Pela análise podemos ver que o “Notícias Viriato” é crítico em relação aos órgãos de comunicação social tradicionais, tanto pelo que já foi dito anteriormente como peloas publicações em que outros media são notícia, no website. De entre os órgãos de comunicação social portugueses há dois que são frequentemente matéria: o Polígrafo, com 11 publicações, e o Observador com dois, sempre com publicações críticas à sua atuação em várias situações. A RTP também é mencionada, bem como o Jornal de Negócios.

O seu pendor nacionalista fica claro no parágrafo que existia na página “sobre Nós”, agora retirada, “É um projecto de informação e um espaço de comunicação que também assume claramente, sem tibiezas ou equívocos, como referências da sua acção e modelo de intervenção, a defesa e promoção clara dos Valores culturais ancestrais e contemporâneos comuns, genuinamente Portugueses, que nos definem como Povo e Estado Nação, Independentes e Soberanos, com uma Língua, uma História e um Património riquíssimo, singular e extraordinário”.

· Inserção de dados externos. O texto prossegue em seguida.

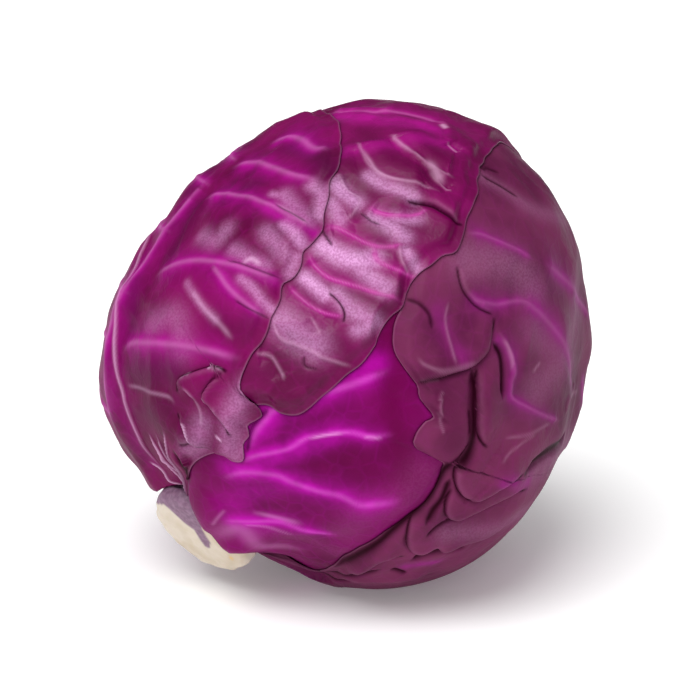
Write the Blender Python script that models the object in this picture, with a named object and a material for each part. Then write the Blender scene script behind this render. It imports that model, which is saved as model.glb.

Os formatos mais utilizados são a entrevista e publicações que são traduções/adaptações de artigos de outras fontes, por vezes órgão de comunicação social reconhecidos, outra vezes websites com pendor nacionalista e/ou de extrema direita. Entre os órgão de comunicação social reconhecidos encontramos como fontes o Wall Street Journal, a BBC e bastantes vezes alguns tablóides do Reino Unido, como o Daily Mirror, entre outros. Quanto aos sites com pendor nacionalista e/ou de extrema direita, algumas das fontes preferenciais são: o Voice of Europe, o Gatestone Institute e o Russia Today.

No que respeita às temáticas mais abordadas, temos:

  • o movimento pró-vida, com muitas publicações que falam sobre o aborto e a família;
  • as questões de género, há várias publicações que falam sobre a comunidade LGBTI;
  • as questões do clima também aparecem, num registo negacionista, mas aparecem também, pelo menos 6 publicações sobre a “farsa” de Greta Thuneberg;
  • as temáticas da igreja, sobretudo católica também é abordada de forma positiva, embora também haja uma publicação sobre a igreja ortodoxa;
  • o vegetarismo e consumo de carne, ligados em ambiente e outros assuntos também aparecem, como é caso da publicação com o título – “Vegetarianos têm contagem de espermatozoides mais baixa”.

As entrevistas foram um dos formatos no qual houve logo desde início uma aposta significativa. Os protagonistas estão relacionados com alguns dos assuntos já mencionados e destacam-se, do ponto de vista político: André Ventura, José Pinto Coelho e Carlos Guimarães Pinto. Para além destes há duas figuras recorrentes: o coronel Tinoco de Faria e o padre Gonçalo Portocarrero de Almada, que é colunista no Observador.

O “Notícias Viriato” é, portanto, uma fonte de informação de um tipo novo. Mas não será o último do seu género. A facilidade de acesso à produção de informação e a capacidade de multiplicação das redes sociais tornam previsível que venham a existir mais exemplos como este.